Eine letzte Anmerkung zu diesem Kapitel: Ein Strang der Bürgerkriegsliteratur, der sich von den 30iger Jahren bis heute nachzeichnen ließe, wird leider nicht berücksichtigt. Es geht um die Anti-Kriegs-Literatur, die sich weniger für die Kriegsparteien und mehr für die Sinnlosigkeit, Grau­samkeit und Entmenschlichung, die Krieg be­deutet, interessiert. Darunter finden sich nicht wenige beeindruckende Arbeiten, die auch ins Deutsche übersetzt vorliegen (z.B. Manuel Chaves Nogales 1937: A sangre y fuego. Héroes, bestias y mártires de España; dt.: ¡Blut und Feuer! Helden, Bestien und Märtyrer im Spani­schen Bürgerkrieg 2022; Joan Sales: Incerta Glòria, katalanisches Original 1956 noch unter Zen­surbedingungen, endgültige Fassung 1971; dt.: Flüchtiger Glanz, 2015; Mercè Rodoreda: Quanta, quanta guerra, katalanisches Original 1980; dt. Weil Krieg ist, 2007) oder Alber­to Méndez: 2004: Los girasoles ciegos; dt.: Die blinden Sonnenblumen, 2005).

6. Fazit

Wer sich für die spanische Kultur, die spanische Literatur und ihre Geschichte interessiert, wird von diesem Buch nicht enttäuscht. Es bietet einen Gang durch 1000 Jahre spanischer Literaturprodukti­on und weckt dabei Interesse an einer Vielzahl von Werken und AutorInnen.
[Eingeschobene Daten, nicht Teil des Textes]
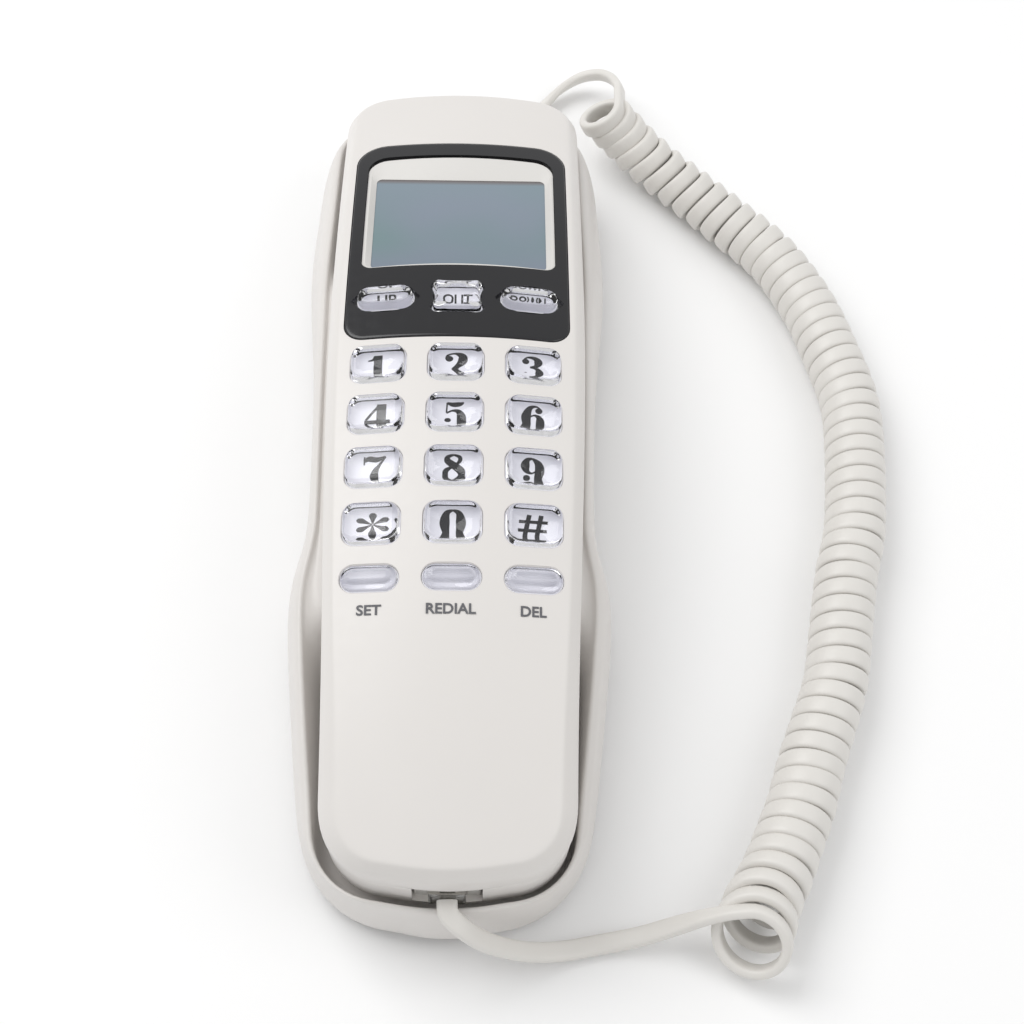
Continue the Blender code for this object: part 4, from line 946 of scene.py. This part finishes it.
def make_key(name, centre, size):
    """Clear cap with softly rounded edges in a shallow pale cup."""
    place = face_frame(*centre)
    levels = [(-0.25 * MM, KEY_BOTTOM), (-0.02 * MM, KEY_BOTTOM + 0.22 * MM)]
    if size is FUNCTION_KEY:
        levels += [(0.0, 0.2 * MM), (-0.12 * MM, 0.5 * MM), (-0.4 * MM, 0.66 * MM), (-0.85 * MM, 0.72 * MM),
                   (-1.0 * MM, 0.82 * MM), (-1.12 * MM, 1.15 * MM), (-1.32 * MM, 1.38 * MM),
                   (-1.65 * MM, KEY_PROUD - 0.02 * MM), (-2.05 * MM, KEY_PROUD)]
    else:
        round_by = 1.15 * MM
        levels.append((0.0, KEY_PROUD - round_by))
        levels += [(-round_by * (1 - math.cos(a)), KEY_PROUD - round_by * (1 - math.sin(a)))
                   for a in (math.pi / 2 * k / 7 for k in range(1, 8))]
        levels.append((-round_by - 0.4 * MM, KEY_PROUD + 0.015 * MM))
    cap = stacked("cap_" + name, [(key_outline(name, size, grow), z) for grow, z in levels],
                  "clear_key", place, sharp=50)
    backing = stacked("backing_" + name, [(key_outline(name, size, grow), z) for grow, z in (
        (0.27 * MM, KEY_BOTTOM - 0.28 * MM), (0.27 * MM, -0.75 * MM), (0.09 * MM, -0.68 * MM),
        (0.09 * MM, KEY_BOTTOM - 0.09 * MM))], "backing", place)
    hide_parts("key_" + name)
    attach(cap, "key_" + name)
    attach(backing, "key_" + name)


# Numerals on a grid 10 high and about 8 wide: strokes of (x, y, pen width), and dots of (x, y, radius)
STROKES = {
    "1": ([[(-0.6, -4.7, 3.1), (-0.6, 0, 3.1), (-0.6, 4.8, 3.1)],
           [(-4.2, 2.6, 0.5), (-2.4, 3.1, 0.9), (-1.6, 4.5, 1.2)],
           [(-3.9, -4.75, 0.5), (-0.6, -4.75, 0.5), (2.7, -4.75, 0.5)]], []),
    "2": ([[(-3.3, 2.4, 0.6), (-2.7, 4.0, 0.7), (-0.3, 4.75, 0.8), (1.9, 3.7, 2.6), (2.1, 1.6, 3.0),
            (0.5, -0.7, 1.8), (-1.9, -2.8, 0.8), (-3.3, -4.3, 0.7)],
           [(-3.4, -4.2, 0.8), (-1.7, -3.4, 1.9), (0.7, -4.2, 2.3), (2.7, -3.9, 1.5), (3.5, -2.2, 0.4)]],
          [(-2.2, 2.5, 1.25)]),
    "3": ([[(-3.2, 2.9, 0.6), (-1.6, 4.6, 0.7), (0.9, 4.3, 1.7), (1.9, 2.7, 2.8), (1.0, 0.9, 1.4),
            (-0.8, 0.4, 0.6)],
           [(-0.8, 0.4, 0.6), (1.4, -0.2, 1.3), (2.2, -2.2, 3.0), (1.1, -4.2, 1.7), (-1.4, -4.7, 0.7),
            (-3.3, -3.2, 0.6)]], [(-2.2, 2.8, 1.15), (-2.3, -2.9, 1.25)]),
    "4": ([[(1.3, -4.7, 3.1), (1.3, 0, 3.1), (1.3, 4.8, 3.1)],
           [(0.6, 4.4, 0.8), (-1.6, 1.4, 0.9), (-3.7, -1.6, 0.8)],
           [(-4.1, -2.0, 0.6), (0, -2.0, 0.6), (4.1, -2.0, 0.6)],
           [(-1.2, -4.75, 0.5), (1.3, -4.75, 0.5), (3.8, -4.75, 0.5)]], []),
    "5": ([[(-2.5, 4.6, 0.7), (-0.6, 3.9, 1.8), (1.4, 4.1, 1.7), (2.8, 4.8, 0.5)],
           [(-2.5, 4.7, 0.5), (-2.6, 2.6, 0.5), (-2.7, 0.5, 0.5)],
           [(-2.7, 0.4, 0.6), (-0.8, 1.4, 0.8), (1.2, 0.9, 1.9), (2.1, -1.7, 3.0), (1.0, -4.1, 1.8),
            (-1.4, -4.7, 0.7), (-3.3, -3.2, 0.6)]], [(-2.3, -2.9, 1.25)]),
    "6": ([[(2.9, 3.3, 0.6), (1.3, 4.7, 0.7), (-0.8, 4.0, 1.7), (-2.1, 0.6, 3.0), (-1.8, -2.6, 2.5),
            (0.1, -4.75, 0.7)],
           [(-1.2, 0.1, 0.5), (0.5, 1.1, 0.7), (2.0, 0.2, 1.9), (2.4, -1.9, 2.8), (1.7, -4.0, 1.7),
            (0.1, -4.75, 0.7)]], [(2.0, 3.0, 1.15)]),
    "7": ([[(-3.4, 3.0, 0.9), (-1.9, 3.9, 2.0), (0.6, 3.5, 1.9), (3.3, 4.6, 0.6)],
           [(-3.4, 4.8, 0.5), (-3.4, 3.2, 0.5), (-3.4, 1.6, 0.5)],
           [(3.3, 4.5, 0.5), (1.6, 1.7, 0.9), (0.1, -1.2, 2.2), (-0.3, -4.7, 3.4)]], []),
    "8": ([[(0, 4.75, 0.7), (-1.8, 3.9, 1.5), (-1.9, 2.3, 2.2), (0.2, 0.4, 2.6), (2.2, -1.6, 2.7),
            (2.1, -3.5, 1.8), (0, -4.75, 0.7)],
           [(0, 4.75, 0.7), (1.8, 3.8, 1.3), (1.7, 2.1, 1.2), (0, 0.4, 0.7), (-2.4, -1.4, 1.7),
            (-2.4, -3.4, 1.6), (0, -4.75, 0.7)]], []),
    "0": ([[(0, 4.75, 0.7), (-1.9, 3.5, 2.0), (-2.5, 0, 3.1), (-1.9, -3.5, 2.0), (0, -4.75, 0.7)],
           [(0, 4.75, 0.7), (1.9, 3.5, 2.0), (2.5, 0, 3.1), (1.9, -3.5, 2.0), (0, -4.75, 0.7)]], []),
    "hash": ([[(-2.4, -4.2, 1.3), (-1.7, 0, 1.3), (-1.0, 4.2, 1.3)],
              [(1.0, -4.2, 1.3), (1.7, 0, 1.3), (2.4, 4.2, 1.3)],
              [(-3.9, 1.6, 1.15), (0, 1.6, 1.15), (4.2, 1.6, 1.15)],
              [(-4.2, -1.6, 1.15), (0, -1.6, 1.15), (3.9, -1.6, 1.15)]], []),
}
STROKES["9"] = ([[(-x, -y, w) for x, y, w in line] for line in STROKES["6"][0]],
                [(-x, -y, r) for x, y, r in STROKES["6"][1]])
STROKES["star"] = ([[(0.2 * math.cos(a), 0.2 * math.sin(a), 0.3), (2.0 * math.cos(a), 2.0 * math.sin(a), 1.1),
                     (3.3 * math.cos(a), 3.3 * math.sin(a), 1.9), (4.3 * math.cos(a), 4.3 * math.sin(a), 0.9)]
                    for a in (math.radians(90 + 60 * k) for k in range(6))], [])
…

Es macht andere Ge­schichten der spanischen Literatur zwar nicht überflüssig, zeigt aber neue Perspektiven der Betrachtung und Interpretation auf, holt vergessene oder verdrängte Teile der Literaturproduktion ans Licht und erweitert so das sichtbare Spektrum. Das Interesse an den Grenzüberschreitungen geht bei Ingenschay einher mit dem, wenn man so will cervantinischem Leitbild einer inklusiven Gesellschaft und der Anerkennung von Diversität. Der Schreibstil ist publikumsorientiert, klar und didaktisch durchdacht. Dass der Text auch kostenlos elektronisch zur Verfügung steht, ist ein weite­res Plus.